AFAIK base-10 is just plain cheating.

--
Genius doesn't work on an assembly line basis. You can't simply say, "Today I will be brilliant."
Re:Ditch binary units by Monkelectric · 2003-10-07 18:58 · Score: 4, Informative

Huh? no reason to use binary units? What are you smoking and can I have some? :)
The reason we use binary units is for engineering reasons ... Back in the way back time there was no such thing as a disk drive, and there was only ram. Ram had/has to be made in a power of two because it has to completley fill its address space so the NEXT ram chip begins where the other ends. Otherwise you'd have holes in your address space.

--
Religion is a gateway psychosis. -- Dave Foley
Re:Does it matter anymore? by kryonD · 2003-10-07 19:47 · Score: 3, Informative

Please take note that the amount of free space on an empty, but FORMATTED hard drive will always be a noticable chunk less than full capacity as the OS requires storage space overhead for the file system.

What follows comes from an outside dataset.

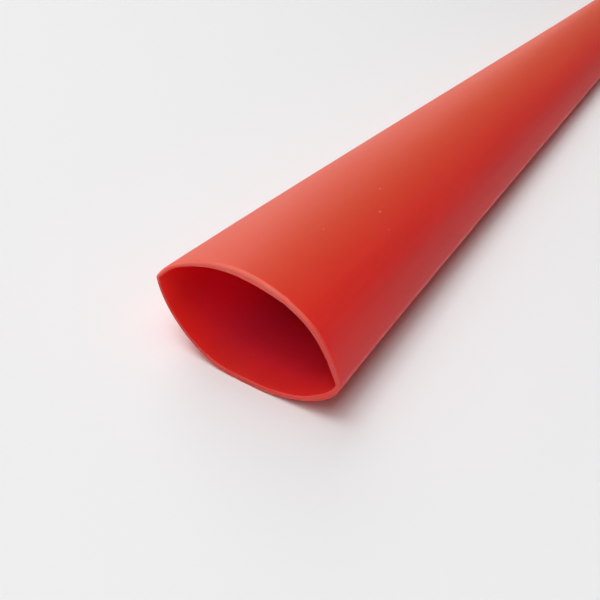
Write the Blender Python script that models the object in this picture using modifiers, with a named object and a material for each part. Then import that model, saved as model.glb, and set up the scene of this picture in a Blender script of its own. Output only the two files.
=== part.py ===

I just finished explaining this to someone who was whining about their 128MB USB keychain drive only having 123MB of space.

Your directory structure has to be kept somewhere.

--
I've dirtied my hands writing poetry, for the sake of seduction; that is, for the sake of a useful cause. --Dostoevsky
Re:Does it matter anymore? by vrt3 · 2003-10-07 20:19 · Score: 3, Informative

if I'm going to buy a 120 GB hard drive, i expect there to be 120 * 2^30 = 128,849,018,880 bytes on the drive.
if I'm going to buy a 120 GB hard drive, I expect there to be 120 * 10^9 = 120,000,000,000 bytes on the drive.
The hard drive I got had 113 GB (113*2^30 = 121,332,826,112 bytes).
The hard drive I got had 113 GiB (113 * 2^30 = 121,332,826,112 bytes).
That is a difference of 7,516,192,768 bytes (7 GB).
That is a difference of - 1,332,826,112 bytes... actually there were more bytes than you should have expected.

--
This sig under construction. Please check back later.
Article inaccurate and uninformed by rpwoodbu · 2003-10-07 20:44 · Score: 3, Informative
The basic point of the article is accurate: that HDD manufacturers use "standard" metric prefixes and OSes use "computer-ese" "metric-esque" prefixes, thus the confusion. However, the article notably lacks in these areas (and perhaps less notably in others):
- It uses terms like "binary math" versus "decimal math". Last I checked, they were both equally viable ways of doing math, and as any viable method of doing math should be, they both always get the same answer! See section 3.5 if you want to get really mad! It isn't that the math is different that is causing a problem, it is that the algorithm is different. It just so happens that the algorithm was inspired by a number which is convenient when dealing with binary because it is an even power of 2.
- There is no discussion of why HDD makers use normal math while OS makers use "computer-ese". It isn't wholly discountable that HDD makers are interested in making their drives look as big as possible against the competition, and if one manufacturer says a Gigabyte is 10^9 bytes then they all have to. And he paints the 1024-byte KiloByte basically as a stupid idea, which it isn't (albeit confusing).
- The explanation (such as it is) for how much data is lost to OS overhead is inaccurate at best. He got his info for the Mac from the Drive Utility (akin to Disk Management or fdisk in MS-land), but got his WinXP info probably from the explorer. Fdisk will not report any filesystem size considerations, just the partition sizes, so neither should the Drive Utility. I'm betting the 1026 "lost" bytes are the partition table. This makes it look like the Mac loses 1026 bytes, while Windows tosses about 11 MB out the door. While I'm not trying to advocate for Windows, that simply isn't fair. He goes on to say that he has "no explanation for these variations", which brings me to my next point.
- He can't explain the size variations between OSes, yet he makes this statement:
  We note that operating systems take a portion of drive capacity for use as file tables. A typical drive utilizes 70MegaBytes for this function, which is not significant on a drive with a capacity of 120GB.
  So now he's trying to explain it, and not doing a very good job. First of all, the FS overhead will vary roughly proportionally to the size of the partition, so giving out a number like 70 MB and saying that a "typical drive" loses this much is careless at best. Secondly, I'm not conviced that he doesn't actually have 70 MB of data on that drive. There's no accounting for the 11 MB that aren't showing up as "used", which sounds like FS metadata to me. I don't have a drive handy to format, so I don't know if Windows shows "0 used" on a clean NTFS drive or not (oh, is he using NTFS or FAT32... the world may never know). The bottom line: he should have used the Disk Management tool to compare apples to apples (no pun intended).
- And the bottom bottom line is that he's in the storage business, and shouldn't be so ignorant. He's got a degree in mathematics for crying out loud!
I appreciate that this needs to be explained, and I know all too well that the average computer user (read average American) can hardly count, much less do it in binary, so a simple explanation is good. But I never think things should be simplified to the point of gross inaccuracy. This is just further compounded with the obvious lack of a clue. Someone write a better (and perhaps shorter) account for this, please!